Coming after, and as a direct result of, the director's excellent mini-series Wormwood, I was expecting Errol Morris to dig deep and come up with some juicy revelations. Something that would place Leary's hi-jinks and subsequent betrayal in a whole new light, in the same way that Wormwood did in its exposé of the CIA's role in the death of Frank Olson. Harcourt-Smith even explicitly asks for Morris to do so in the film.
But no, we get little more than a narcissistic socialite's quasi-naive retelling of her infatuation with her acid guru. If you need yet another reason to dislike Baby Boomers, then this is the documentary for you. Any allegations concerning Leary and various members of his entourage get a brief mention at best, without being held up to investigative scrutiny. Morris seems more interested in Leary's yellow Porsche.
Morris should have got some other talking heads to counterbalance Harcourt-Smith's one-sided narrative, which at times is rather dubious to say the least. The only addition we get is some archive footage and cliché psychedelic graphics. This is Morris at his laziest.
There is still a definitive warts-'n'-all story to be told about Leary, because this ain't it.
Aparelho Voador a Baixa Altitude (2002)
Ignore the low score, this is solid art-house sci-fi.
If you like art-house sci-fi films, then this J.G. Ballard adaptation is definitely worth checking out. As a Ballard fan I started watching this with low expectations but found myself pleasantly surprised.

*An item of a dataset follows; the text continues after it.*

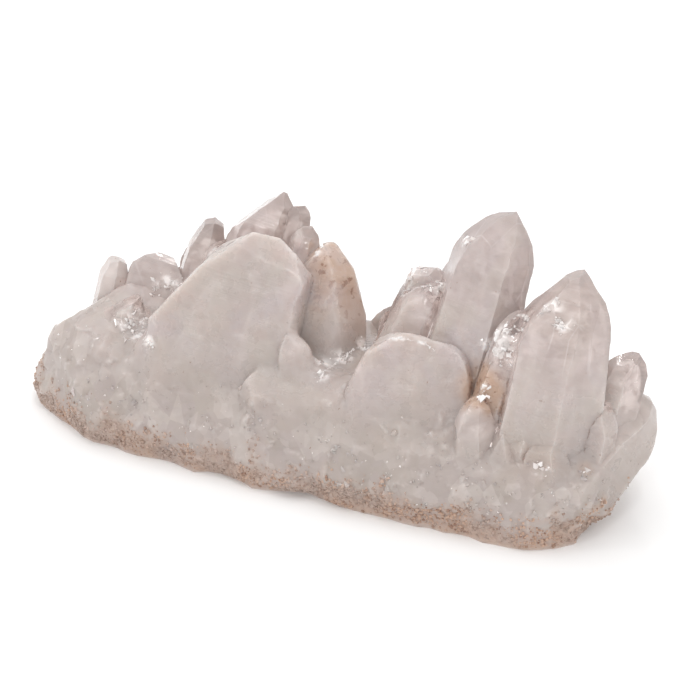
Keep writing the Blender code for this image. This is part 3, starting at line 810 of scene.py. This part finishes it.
def colour(name, about, value):
    return bpy.props.FloatVectorProperty(
        name=name, description=about, default=value, subtype="COLOR", size=3, min=0.0, max=1.0
    )


def length(name, about, value):
    return bpy.props.FloatProperty(name=name, description=about, default=value, unit="LENGTH", min=0.0, precision=5)


class QuartzShape(bpy.types.PropertyGroup):
    fineness: bpy.props.IntProperty(name="Fineness", description="Octree depth of the even mesh", default=8, min=5, max=9)
    lump_height: length("Lump height", "How far broad lumps stand out", 0.7 * MM)
    facet_height: length("Facet height", "How far crowded small faces stand out", 0.5 * MM)
    step_height: length("Step height", "Height of the growth steps on the prism faces", 0.14 * MM)
    crust_height: length("Crust height", "How far the stained crust reaches above the ground", 7.5 * MM)
    sugar_count: bpy.props.IntProperty(name="Sugar crystals", description="Small crystals on the lower part", default=600, min=1)
    sugar_width: length("Sugar width", "Width of the widest sugar crystals", 2.8 * MM)
    grain_count: bpy.props.IntProperty(name="Crust grains", description="Grains of the stained crust", default=8000, min=1)
    grain_width: length("Grain width", "Width of the widest crust grains", 1.05 * MM)


class QuartzColours(bpy.types.PropertyGroup):
    milk: colour("Milk", "Milky quartz", (0.505, 0.445, 0.41))
    lavender: colour("Lavender", "The coldest of the clear quartz", (0.505, 0.44, 0.432))
    rose: colour("Rose", "Warm drifts in the milk", (0.50, 0.41, 0.38))
    # White veils and fractures, and the painted light on ridges, in crevices and on lighter faces.
    veil_and_painted_light: colour("Veil", "White veils and fractures", (0.66, 0.595, 0.57))
    cream: colour("Cream", "Light sugary quartz", (0.405, 0.35, 0.315))
    tan: colour("Tan", "Darker sugary quartz", (0.40, 0.325, 0.28))
    amber: colour("Amber", "Orange brown iron stain", (0.55, 0.37, 0.27))
    rust: colour("Rust", "Dark rust specks", (0.27, 0.14, 0.09))
    ice: colour("Ice", "Clear quartz, which tints what is behind it", (0.84, 0.745, 0.725))
    depth: colour("Depth", "What white light turns to deep in clear quartz", (0.86, 0.74, 0.72))
    # The whitest of the inner clouds, and the painted glints and highlights on broken faces, rims and splinters.
    snow_and_painted_glint: colour("Snow", "The whitest of the inner clouds", (0.97, 0.92, 0.90))
    # Greyer depths inside the crystals, and the painted shade in grooves and on darker faces.
    shadow: colour("Shadow", "Greyer depths inside the crystals", (0.435, 0.37, 0.355))
    dirt: colour("Dirt", "What has settled in the crevices", (0.36, 0.27, 0.23))
    # Painted light: how strongly the inner clouds glow by their own emission.
    painted_glow: bpy.props.FloatProperty(
        name="Glow", description="How strongly the inner clouds pass on the light inside", default=0.5, min=0)


class QuartzStage(bpy.types.PropertyGroup):
    azimuth: bpy.props.FloatProperty(
        name="Azimuth", description="How far round the camera stands", default=math.radians(26), subtype="ANGLE")
    elevation: bpy.props.FloatProperty(
        name="Elevation", description="How high the camera stands", default=math.radians(30), subtype="ANGLE")
    distance: length("Distance", "From the camera to the middle of the cluster", 505.6 * MM)
    lens: bpy.props.FloatProperty(name="Lens", description="Focal length in millimetres", default=100.0, min=10)
    sky: bpy.props.FloatProperty(name="Room light", description="Strength of the light from all round", default=0.925, min=0)
    key: bpy.props.FloatProperty(name="Soft light", description="Power of the broad lamp above, in watts", default=0.8, min=0)
    glint: bpy.props.FloatProperty(name="Glint lights", description="Power of each small lamp, in watts", default=0.35, min=0)
    floor: colour("Floor", "The pale floor", (0.93, 0.93, 0.93))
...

The story is set in a dystopian future, in which human populations are dwindling fast because almost all babies become mutants and are thus either aborted or post-natally disposed of. It's Sci-Fi, but refreshingly devoid of techno-gadgetry. The plot's theme has a hint of Eraserhead (Ballard's story was published a year before David Lynch's film was released), whereas stylistically it resembles Jean-Luc Godard's Alphaville and Weekend, or perhaps Fassbinder's World on a Wire. I wouldn't recommend this film to the average fan of space opera.
The film was made on a low budget and the plot and style were kept simple. But in my opinion this only works to the film's advantage. Ballard's work deals a lot with the impact of visual culture, for fetishistic and ritualistic purposes rather than any commercial motive. Personally I associate this aspect with the raw look of a low-tech production, rather than with glamorous, Hollywood-style cinematography. That's why I find "Aparelho Voador a Baixa Altitude" truer to the Ballardian world than David Cronenberg's Crash.
The film makes good use of the strong source material. The director is very familiar with Ballard's work (she interviewed the writer 16 years prior to making this film) and she intuitively knows how to visualize his world. There's plenty of beautiful Ballardian architecture for instance.
It's a little strange at first to watch a Ballard adaptation in Portuguese, but this does not detract from the film. There are even one or two comedic moments. The acting is overall quite decent, if I'm not mistaken the main actress won a Portuguese Golden Globe.